For me liturgical traditionalism comes first and I make no apologies for that. I sing in an Anglican (Episcopal) choir full of openly gay men and am at odds with conservatives when they put sexual morality first (there's not much I dislike more than "it doesn't matter if the liturgy's ugly as long as doctrine & morality are maintained" neoconservative Catholicism), but I'm also at odds with liberals when they put sexual permissivism or worse, "Equality" first.

As one who bitterly resents my own Communion's female "priests," I need for Rome to "be there," but what's happened to its liturgy over the past half century is an abomination, and it's absolutely heartbreaking and infuriating just as it seemed that things might finally be turning around in the other direction to see Benedict's work destroyed. I loathe this Bergoglio creature and will NEVER call him "Holy Father," nor will I ever call the overrated John Paul II "Saint." The sooner he's gone the better.

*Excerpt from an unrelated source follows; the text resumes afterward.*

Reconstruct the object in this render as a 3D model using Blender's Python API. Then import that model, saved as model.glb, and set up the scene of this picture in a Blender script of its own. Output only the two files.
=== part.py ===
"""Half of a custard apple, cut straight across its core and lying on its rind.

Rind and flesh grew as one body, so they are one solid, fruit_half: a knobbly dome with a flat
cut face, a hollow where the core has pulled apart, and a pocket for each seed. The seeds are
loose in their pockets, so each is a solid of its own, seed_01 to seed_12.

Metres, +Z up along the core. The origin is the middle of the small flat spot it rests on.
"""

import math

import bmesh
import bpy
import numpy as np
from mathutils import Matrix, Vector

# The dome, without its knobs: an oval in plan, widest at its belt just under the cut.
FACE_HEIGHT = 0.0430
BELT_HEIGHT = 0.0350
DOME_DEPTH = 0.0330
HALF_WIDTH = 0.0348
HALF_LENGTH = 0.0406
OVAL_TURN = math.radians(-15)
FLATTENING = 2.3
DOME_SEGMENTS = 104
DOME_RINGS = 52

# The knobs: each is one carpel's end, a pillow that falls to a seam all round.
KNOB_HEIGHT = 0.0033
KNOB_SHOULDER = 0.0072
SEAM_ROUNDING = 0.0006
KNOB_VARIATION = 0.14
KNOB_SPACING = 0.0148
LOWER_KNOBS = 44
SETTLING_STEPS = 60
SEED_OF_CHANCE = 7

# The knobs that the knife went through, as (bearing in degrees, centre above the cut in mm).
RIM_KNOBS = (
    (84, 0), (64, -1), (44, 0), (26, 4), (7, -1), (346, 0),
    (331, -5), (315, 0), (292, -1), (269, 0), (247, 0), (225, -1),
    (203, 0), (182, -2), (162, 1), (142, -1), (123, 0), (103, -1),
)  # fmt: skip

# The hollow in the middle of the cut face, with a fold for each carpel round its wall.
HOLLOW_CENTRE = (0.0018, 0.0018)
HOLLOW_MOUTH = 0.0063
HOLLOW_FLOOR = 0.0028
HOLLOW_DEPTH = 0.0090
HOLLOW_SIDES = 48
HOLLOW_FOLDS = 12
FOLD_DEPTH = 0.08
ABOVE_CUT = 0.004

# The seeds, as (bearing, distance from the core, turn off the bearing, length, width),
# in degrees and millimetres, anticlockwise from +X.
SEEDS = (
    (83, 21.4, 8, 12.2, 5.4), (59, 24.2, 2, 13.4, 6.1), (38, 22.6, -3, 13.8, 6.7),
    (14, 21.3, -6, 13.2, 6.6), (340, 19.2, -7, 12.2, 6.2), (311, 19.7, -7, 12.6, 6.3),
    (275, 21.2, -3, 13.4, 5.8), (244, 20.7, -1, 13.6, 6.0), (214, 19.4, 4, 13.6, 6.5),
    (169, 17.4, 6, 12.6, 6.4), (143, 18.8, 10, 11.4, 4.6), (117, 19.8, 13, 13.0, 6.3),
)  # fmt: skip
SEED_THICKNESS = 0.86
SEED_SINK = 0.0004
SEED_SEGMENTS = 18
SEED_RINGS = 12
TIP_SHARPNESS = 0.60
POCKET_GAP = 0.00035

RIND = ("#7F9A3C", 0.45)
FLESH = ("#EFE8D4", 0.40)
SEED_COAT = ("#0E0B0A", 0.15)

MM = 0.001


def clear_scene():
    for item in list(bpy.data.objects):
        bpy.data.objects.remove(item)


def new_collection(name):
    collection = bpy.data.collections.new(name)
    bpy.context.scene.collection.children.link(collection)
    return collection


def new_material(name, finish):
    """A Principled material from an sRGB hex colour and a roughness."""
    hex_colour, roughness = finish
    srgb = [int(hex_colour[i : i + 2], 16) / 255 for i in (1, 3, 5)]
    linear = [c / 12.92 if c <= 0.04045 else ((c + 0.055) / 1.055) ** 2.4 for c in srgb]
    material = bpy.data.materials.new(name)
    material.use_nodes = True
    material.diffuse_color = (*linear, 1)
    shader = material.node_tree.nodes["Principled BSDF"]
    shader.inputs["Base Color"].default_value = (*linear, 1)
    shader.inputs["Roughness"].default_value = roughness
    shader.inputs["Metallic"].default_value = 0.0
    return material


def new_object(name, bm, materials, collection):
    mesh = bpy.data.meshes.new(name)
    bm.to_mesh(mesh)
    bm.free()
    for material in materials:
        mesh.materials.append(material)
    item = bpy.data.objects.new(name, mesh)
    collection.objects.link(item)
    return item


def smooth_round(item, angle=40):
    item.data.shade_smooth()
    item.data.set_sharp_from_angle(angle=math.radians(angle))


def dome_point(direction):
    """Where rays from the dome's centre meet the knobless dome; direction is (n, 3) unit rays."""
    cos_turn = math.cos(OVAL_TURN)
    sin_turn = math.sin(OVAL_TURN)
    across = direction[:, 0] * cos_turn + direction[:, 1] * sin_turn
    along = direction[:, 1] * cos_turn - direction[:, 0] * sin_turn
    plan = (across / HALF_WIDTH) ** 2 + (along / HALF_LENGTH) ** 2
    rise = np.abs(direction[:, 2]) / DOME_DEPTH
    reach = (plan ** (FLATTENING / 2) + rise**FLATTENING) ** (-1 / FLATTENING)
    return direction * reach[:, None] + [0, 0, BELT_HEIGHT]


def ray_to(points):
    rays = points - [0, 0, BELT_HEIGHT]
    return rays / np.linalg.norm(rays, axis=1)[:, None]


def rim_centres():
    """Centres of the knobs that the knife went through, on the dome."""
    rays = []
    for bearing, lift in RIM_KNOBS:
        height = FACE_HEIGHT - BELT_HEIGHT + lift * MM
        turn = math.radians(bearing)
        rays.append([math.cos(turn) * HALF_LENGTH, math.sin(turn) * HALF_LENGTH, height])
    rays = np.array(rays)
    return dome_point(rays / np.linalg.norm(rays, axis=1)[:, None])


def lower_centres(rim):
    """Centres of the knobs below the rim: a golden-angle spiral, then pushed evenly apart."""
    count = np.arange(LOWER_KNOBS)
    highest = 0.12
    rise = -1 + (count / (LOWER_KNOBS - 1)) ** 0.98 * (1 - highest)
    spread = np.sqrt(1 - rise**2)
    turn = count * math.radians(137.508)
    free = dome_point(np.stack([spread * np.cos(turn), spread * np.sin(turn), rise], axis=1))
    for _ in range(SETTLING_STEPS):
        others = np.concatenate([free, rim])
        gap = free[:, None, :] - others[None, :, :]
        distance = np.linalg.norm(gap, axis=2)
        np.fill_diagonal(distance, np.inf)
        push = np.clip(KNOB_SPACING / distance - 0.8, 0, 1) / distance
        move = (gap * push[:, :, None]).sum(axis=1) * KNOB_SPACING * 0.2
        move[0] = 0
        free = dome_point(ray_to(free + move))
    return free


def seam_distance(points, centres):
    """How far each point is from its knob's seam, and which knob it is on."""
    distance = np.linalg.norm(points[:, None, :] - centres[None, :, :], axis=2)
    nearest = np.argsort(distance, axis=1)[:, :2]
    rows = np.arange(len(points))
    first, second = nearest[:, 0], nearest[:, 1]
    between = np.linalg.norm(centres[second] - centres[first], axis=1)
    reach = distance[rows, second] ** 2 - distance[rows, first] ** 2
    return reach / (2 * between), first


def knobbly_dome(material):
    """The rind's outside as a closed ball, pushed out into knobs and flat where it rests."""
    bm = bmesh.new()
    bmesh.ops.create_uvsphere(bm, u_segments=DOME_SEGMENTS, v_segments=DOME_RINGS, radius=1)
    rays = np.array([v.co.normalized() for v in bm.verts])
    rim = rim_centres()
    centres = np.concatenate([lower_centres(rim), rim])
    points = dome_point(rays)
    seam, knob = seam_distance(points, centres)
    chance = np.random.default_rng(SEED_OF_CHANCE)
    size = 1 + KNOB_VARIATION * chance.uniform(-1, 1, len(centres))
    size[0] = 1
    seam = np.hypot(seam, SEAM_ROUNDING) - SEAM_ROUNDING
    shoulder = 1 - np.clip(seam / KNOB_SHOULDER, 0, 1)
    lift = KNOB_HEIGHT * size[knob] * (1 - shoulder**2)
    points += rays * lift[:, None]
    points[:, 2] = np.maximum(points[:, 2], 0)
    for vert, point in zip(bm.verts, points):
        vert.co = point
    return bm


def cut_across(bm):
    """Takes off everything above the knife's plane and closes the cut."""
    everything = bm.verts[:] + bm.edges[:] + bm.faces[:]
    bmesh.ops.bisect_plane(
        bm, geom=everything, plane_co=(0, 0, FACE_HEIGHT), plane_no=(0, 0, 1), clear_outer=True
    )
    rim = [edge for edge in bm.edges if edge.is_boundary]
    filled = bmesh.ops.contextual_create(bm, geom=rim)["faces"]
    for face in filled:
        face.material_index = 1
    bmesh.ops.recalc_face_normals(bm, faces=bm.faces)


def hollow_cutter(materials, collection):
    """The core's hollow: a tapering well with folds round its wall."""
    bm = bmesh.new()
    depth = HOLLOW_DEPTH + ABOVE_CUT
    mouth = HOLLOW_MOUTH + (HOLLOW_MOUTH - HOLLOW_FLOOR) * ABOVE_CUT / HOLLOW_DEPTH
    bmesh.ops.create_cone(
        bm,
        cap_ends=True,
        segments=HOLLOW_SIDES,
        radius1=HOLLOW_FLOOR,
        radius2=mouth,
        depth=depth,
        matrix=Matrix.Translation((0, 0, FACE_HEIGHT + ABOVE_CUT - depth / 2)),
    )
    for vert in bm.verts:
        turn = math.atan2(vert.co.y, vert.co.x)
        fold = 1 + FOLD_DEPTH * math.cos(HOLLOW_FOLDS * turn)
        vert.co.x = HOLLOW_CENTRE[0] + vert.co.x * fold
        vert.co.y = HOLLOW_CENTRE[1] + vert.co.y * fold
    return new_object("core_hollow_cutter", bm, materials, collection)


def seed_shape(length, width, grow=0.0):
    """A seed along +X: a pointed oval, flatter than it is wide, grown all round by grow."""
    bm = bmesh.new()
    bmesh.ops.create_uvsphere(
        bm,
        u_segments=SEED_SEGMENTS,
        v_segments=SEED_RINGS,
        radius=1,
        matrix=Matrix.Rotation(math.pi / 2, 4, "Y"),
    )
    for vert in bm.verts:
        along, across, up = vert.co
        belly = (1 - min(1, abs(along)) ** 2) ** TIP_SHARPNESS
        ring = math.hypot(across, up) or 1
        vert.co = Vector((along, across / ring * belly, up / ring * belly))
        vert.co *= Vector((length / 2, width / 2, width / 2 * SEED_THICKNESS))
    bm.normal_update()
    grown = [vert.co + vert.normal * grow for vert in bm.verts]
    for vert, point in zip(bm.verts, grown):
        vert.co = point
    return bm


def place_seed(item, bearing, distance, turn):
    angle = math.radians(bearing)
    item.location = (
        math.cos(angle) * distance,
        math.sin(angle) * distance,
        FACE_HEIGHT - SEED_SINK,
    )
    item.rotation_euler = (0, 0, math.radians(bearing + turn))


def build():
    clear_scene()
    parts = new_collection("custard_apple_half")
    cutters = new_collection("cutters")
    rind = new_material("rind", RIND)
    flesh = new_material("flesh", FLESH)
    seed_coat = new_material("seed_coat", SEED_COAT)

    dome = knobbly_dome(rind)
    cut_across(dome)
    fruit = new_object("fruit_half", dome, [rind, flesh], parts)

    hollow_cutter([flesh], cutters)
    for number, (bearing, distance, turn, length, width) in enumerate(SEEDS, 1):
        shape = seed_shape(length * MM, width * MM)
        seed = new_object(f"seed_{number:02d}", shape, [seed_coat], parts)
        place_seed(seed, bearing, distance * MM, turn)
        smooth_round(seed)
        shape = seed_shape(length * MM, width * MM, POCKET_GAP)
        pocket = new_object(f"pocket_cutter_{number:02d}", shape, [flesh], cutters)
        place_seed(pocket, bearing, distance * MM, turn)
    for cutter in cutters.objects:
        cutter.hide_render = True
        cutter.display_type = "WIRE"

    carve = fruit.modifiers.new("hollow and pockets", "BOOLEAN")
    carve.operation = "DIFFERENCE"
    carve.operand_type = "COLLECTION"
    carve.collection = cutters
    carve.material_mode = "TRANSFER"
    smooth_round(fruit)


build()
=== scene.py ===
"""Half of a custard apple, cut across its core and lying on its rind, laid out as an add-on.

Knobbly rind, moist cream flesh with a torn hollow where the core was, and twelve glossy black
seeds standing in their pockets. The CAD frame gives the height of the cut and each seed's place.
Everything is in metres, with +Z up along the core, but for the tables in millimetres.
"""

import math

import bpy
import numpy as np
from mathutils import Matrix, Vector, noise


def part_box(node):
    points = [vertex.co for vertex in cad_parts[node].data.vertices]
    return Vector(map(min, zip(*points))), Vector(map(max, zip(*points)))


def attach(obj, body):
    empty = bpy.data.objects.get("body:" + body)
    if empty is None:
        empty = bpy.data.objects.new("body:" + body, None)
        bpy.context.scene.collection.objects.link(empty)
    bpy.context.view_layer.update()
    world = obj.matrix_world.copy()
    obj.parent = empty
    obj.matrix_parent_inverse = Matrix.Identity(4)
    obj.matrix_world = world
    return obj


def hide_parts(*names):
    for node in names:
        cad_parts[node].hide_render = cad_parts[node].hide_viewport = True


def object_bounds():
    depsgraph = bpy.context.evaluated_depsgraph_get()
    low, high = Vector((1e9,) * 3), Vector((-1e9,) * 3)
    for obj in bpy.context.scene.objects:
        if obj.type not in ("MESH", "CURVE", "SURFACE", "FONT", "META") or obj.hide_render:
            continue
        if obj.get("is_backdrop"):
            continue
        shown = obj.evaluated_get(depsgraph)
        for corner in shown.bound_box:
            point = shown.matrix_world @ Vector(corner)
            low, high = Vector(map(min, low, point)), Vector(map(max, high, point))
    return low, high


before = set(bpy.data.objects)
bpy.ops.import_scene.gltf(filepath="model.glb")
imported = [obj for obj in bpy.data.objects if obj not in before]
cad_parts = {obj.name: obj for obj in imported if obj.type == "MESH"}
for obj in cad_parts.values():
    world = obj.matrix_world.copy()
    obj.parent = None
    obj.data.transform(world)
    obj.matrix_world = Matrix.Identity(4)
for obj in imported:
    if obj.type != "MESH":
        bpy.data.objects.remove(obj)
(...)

An example of what I detest with a venomous rage, Cardinal Bergoglio presiding:

 

I actually disagree that many traditionalist Christians make a priority out of issues like homosexuality (abortion is different, as for many it is little different than any other homicide). These issues are important for contemporary left-liberalism, and the media makes much of them; so, as far as traditionalists won't back down on them, there is sometimes an impression they are an important concern of traditionalists. But actually, I know very few Christians who spend any significant amount of time thinking about them, compared with the time they spend on prayer and devotion and their own spiritual journey.

I own hundreds of books on religion, religious and moral philosophy, and spirituality. One of them alone is about defending marriage against what is referred to as gay marriage. Two or three more contain significant portions on sexual morality, especially natural law teaching on it.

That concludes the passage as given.